The Firmament of African Studies: A few words about Pius Adesanmi
This is very difficult to write. It is viscerally arduous to be writing about my friend and colleague, Pius Adesanmi, in the past tense for he left us far, far too soon. Earlier in the year he phoned to comfort me for the passing of my elderly father. In providing condolences he told me that it is common among Yoruba that if your father dies at an old age then you are liable to be the target of requests for money from others as it is important for you to share the benefit you had of the long life of your parent, adding, with a chuckle, how much in debt he was after his own elderly father had passed. Like usual, Pius attended very seriously to the matter at hand through ably drawing on his incredibly vast range of knowledge and experience while also making you smile, if not laugh, joining in with his own rich laughter that was always on the edge of his lips.

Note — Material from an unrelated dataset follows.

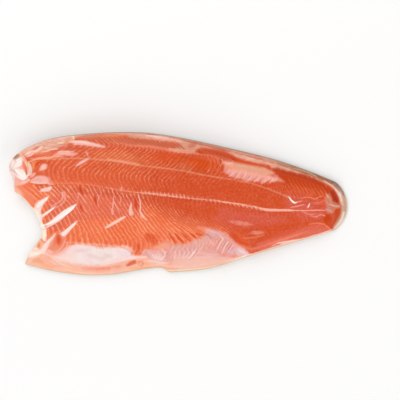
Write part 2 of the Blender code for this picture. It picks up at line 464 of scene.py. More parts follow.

The other difficulty is that I only have 500 words to try to evoke the dozen plus years I have known such an amazing, complex, and incredibly warm person. Let me start at the beginning.
Pius made an indelible mark on me right away. In 2005-06 I was the “external” (from outside the hiring Department) member for the hiring in Carleton University’s Department of English for an African literature professor. We had an excellent pool of candidates, though it was easy to shortlist Pius given his many accomplishments in publications and teaching and his extraordinarily rich experience with various organizations and institutions in Africa, Europe, and North America. He gave one of the best academic job interviews in the many that I have experienced (or have given): an intellectually sophisticated but easy-to-follow public talk; a substantive but engaging and empathetic interviewee; in short, brilliant.
He began his job in English in 2006, and quickly joined of few us Africanist professors across campus already mobilizing to set up what became Carleton’s Institute of African Studies (IAS) in 2009. Before and since he became Director, he had been a crucial and ever-growing pillar on which it rested. He was a pillar who actively encouraged more and more supports to emerge or to firm up for IAS’s expanding foundation as he drew on his own expansive presence as a public intellectual in African Studies: organizing and supporting new degree programs, talks, conferences, tributes, Black History Month events, film festivals, literary readings, visiting scholars; forging networks with African diplomatic missions, Canadian government departments, local and international universities and civil society organizations; and energizing students, particularly those from Africa and its diasporas. He accomplished this all while writing countless searing, satirical, poetic and academic books, posts, articles, and columns, giving innumerable talks, and mentoring numerous students and young researchers at Carleton and many African universities. His sudden physical departure is shattering, but his words and actions will continue to animate IAS, Carleton and myself.